↓↓↓

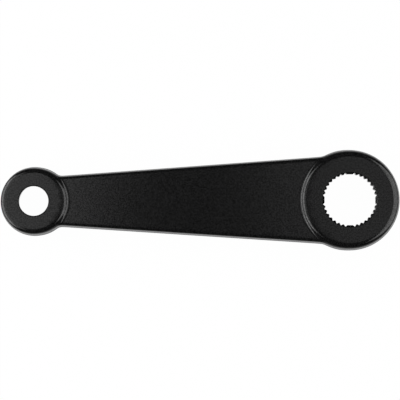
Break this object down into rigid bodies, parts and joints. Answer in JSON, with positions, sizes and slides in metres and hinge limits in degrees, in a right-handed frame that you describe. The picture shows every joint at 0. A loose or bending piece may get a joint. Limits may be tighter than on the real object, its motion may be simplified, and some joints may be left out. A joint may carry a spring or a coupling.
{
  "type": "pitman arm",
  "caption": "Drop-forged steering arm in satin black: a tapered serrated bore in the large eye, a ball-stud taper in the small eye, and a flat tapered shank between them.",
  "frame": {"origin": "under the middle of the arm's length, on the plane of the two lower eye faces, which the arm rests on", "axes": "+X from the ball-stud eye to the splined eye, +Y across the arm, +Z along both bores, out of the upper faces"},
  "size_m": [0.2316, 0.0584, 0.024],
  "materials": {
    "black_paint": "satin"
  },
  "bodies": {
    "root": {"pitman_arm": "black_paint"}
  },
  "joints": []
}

↑↑↑

OBJECTIVE:
Copy out all of the data exactly, leaving nothing out.

TASK RESULT:
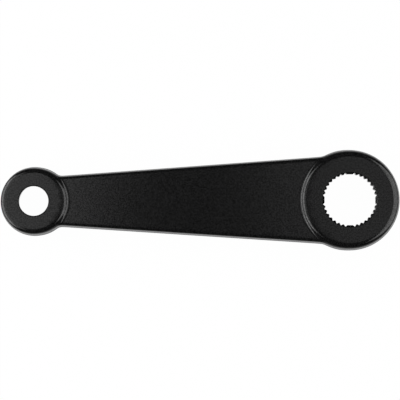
Break this object down into rigid bodies, parts and joints. Answer in JSON, with positions, sizes and slides in metres and hinge limits in degrees, in a right-handed frame that you describe. The picture shows every joint at 0. A loose or bending piece may get a joint. Limits may be tighter than on the real object, its motion may be simplified, and some joints may be left out. A joint may carry a spring or a coupling.
{
  "type": "pitman arm",
  "caption": "Drop-forged steering arm in satin black: a tapered serrated bore in the large eye, a ball-stud taper in the small eye, and a flat tapered shank between them.",
  "frame": {"origin": "under the middle of the arm's length, on the plane of the two lower eye faces, which the arm rests on", "axes": "+X from the ball-stud eye to the splined eye, +Y across the arm, +Z along both bores, out of the upper faces"},
  "size_m": [0.2316, 0.0584, 0.024],
  "materials": {
    "black_paint": "satin"
  },
  "bodies": {
    "root": {"pitman_arm": "black_paint"}
  },
  "joints": []
}